Une telle option aiderait sans doute à donner un peu de légitimité à la décision d'attaquer la Syrie, mais un référendum ferait encore mieux l'affaire. Avec les technologies modernes, il est relativement aisé de mettre en place un tel système dans lequel on pourrait voter de façon électronique, à un prix modique, afin d'obtenir l'accord officiel du peuple, et légitimer toute action. Par exemple, avec un régime placé sous l'Agenda Harrogate, si suffisamment de personnes demandent un référendum, il devient obligatoire et son résultat fait alors force de loi.

Il n'y a, cependant, aucune demande pour un tel système, et notamment parce qu'il y a de bonnes chances que le peuple dise "non". En conséquence, on ne demande pas son avis au peuple qui pourrait donner la mauvaise réponse.

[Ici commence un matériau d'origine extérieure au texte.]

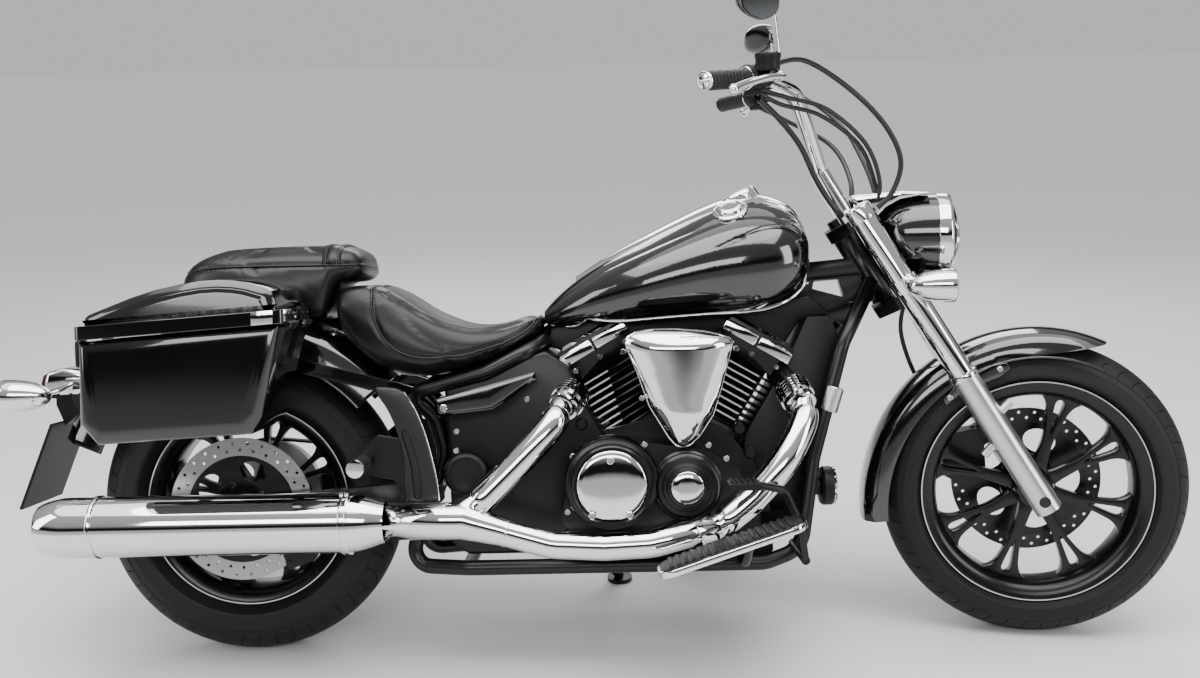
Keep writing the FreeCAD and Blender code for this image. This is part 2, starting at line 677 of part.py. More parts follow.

Et le peuple se plaint alors que l'Union Européenne est non-démocratique...

En sous-jacent à tout ce système réside le parti-pris que nos représentants élus sont, d'une certaine façon, plus intelligents, mieux informés ou plus qualifiés que nous pour prendre ces décisions à notre place. Mais si l'on regarde les arguments développés par William Hague, il devient difficile d'être d'accord avec ce parti-pris.

Il y a par exemple des questions qui méritent d'être posées, comme celles de Your Freedom and Ours , qui ne l'ont pas été, et ont encore moins trouvé réponse.

Dès lors, pour employer cette phrase galvaudée, si le gouvernement part en guerre, avec ou sans l'accord du parlement, il ira, mais sans que ce soit "en mon nom". La dernière chose dont le Royaume-Uni ou les États-Unis ou l'OTAN avons besoin, est un nouveau conflit militaire sans fin, sans but clair, dans un pays dont la politique intérieure est mal comprise par l'Occident, comme le rappelle Helen Szamuely. Vœu auquel on pourrait ajouter "Ainsi soit-il".